The one criticism that can be levelled against the book is that little attention is paid to the composition of the shareholder body. Throughout the book there are criticisms of the negative effects of hedge fund activism and rightly so. However, neither hedge funds nor households comprise the major shareholders in large corporations. That position is held by the institutional investors, mutual funds and pension funds and, to a lesser extent, insurance companies. The fact that these institutions market asset portfolios to the public means that they need certain assurances as to both the rate and the regulatory with which cash is returned to them. These assurances are more solid in the case of bonds that pay interest by law than in the case of equities that pay dividends on discretion. Deakin is correct in stating that it is institutional investors who are the main drivers behind the soft law codes and standards designed to constrain managerial discretion over cash disbursements. What he does not go on to say is that this constraint is aimed at giving equities the necessary tangibility that would enable them to serve as stores of value in which clients’ monies can be stored and from which monies can be extracted to pay clients. Several authors, including Lazonick, point out that a key purpose of a share buy-back is to shore up its stock market price. What they do not proceed to point out, however, is that it is household investors who are typically the ones who cash in their shares when given a profitable opportunity to do so, not institutional investors.

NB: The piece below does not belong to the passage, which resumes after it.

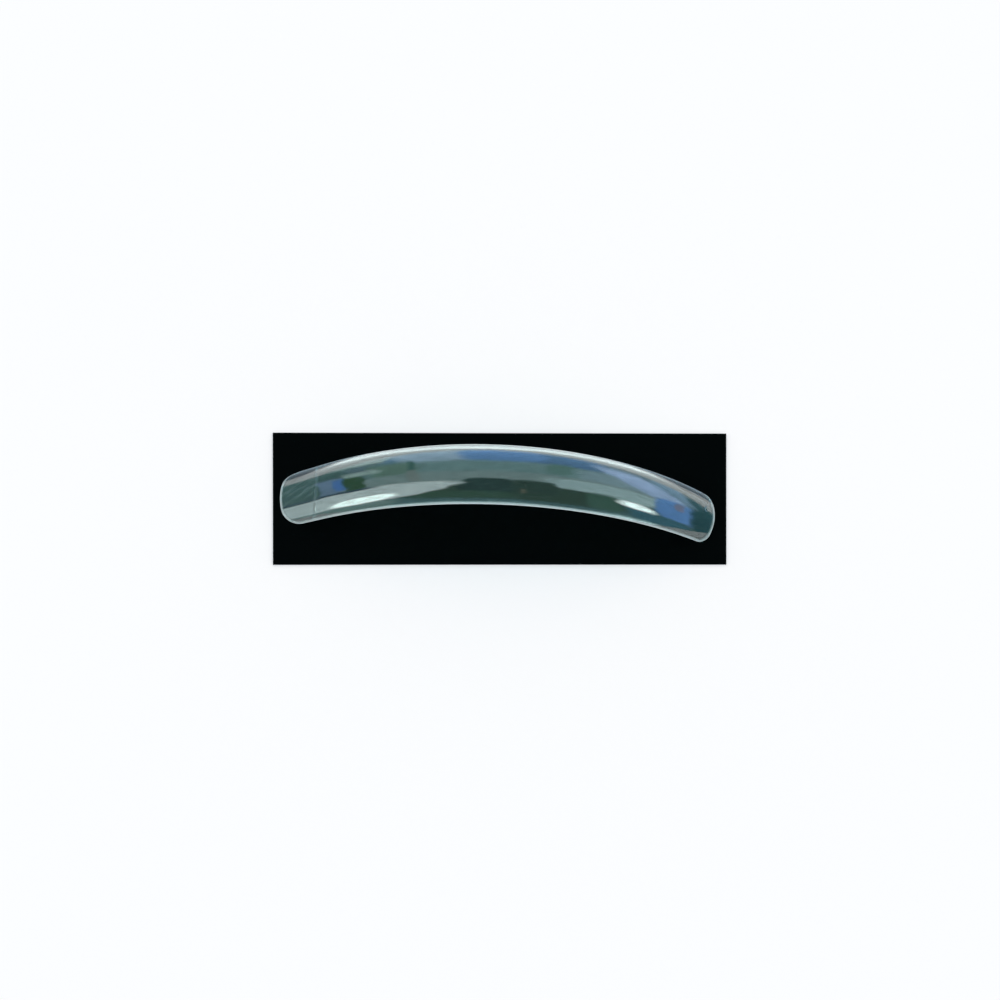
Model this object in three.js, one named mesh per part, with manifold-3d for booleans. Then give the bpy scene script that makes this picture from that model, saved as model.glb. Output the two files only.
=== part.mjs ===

The above critical comment on the book in no way undermines my overall assessment that it makes a valuable contribution to the literature on corporate governance. Several arguments presented in the book’s chapters may be familiar from previously published journal articles. This said, what is fascinating when reading all of the chapters in tandem with each other is that one does gain – as is stated in the book’s jacket – ‘a richer understanding’ of why the corporate governance agenda as currently structured is on the wrong track and of what kind measures need to be adopted to put it on the right one.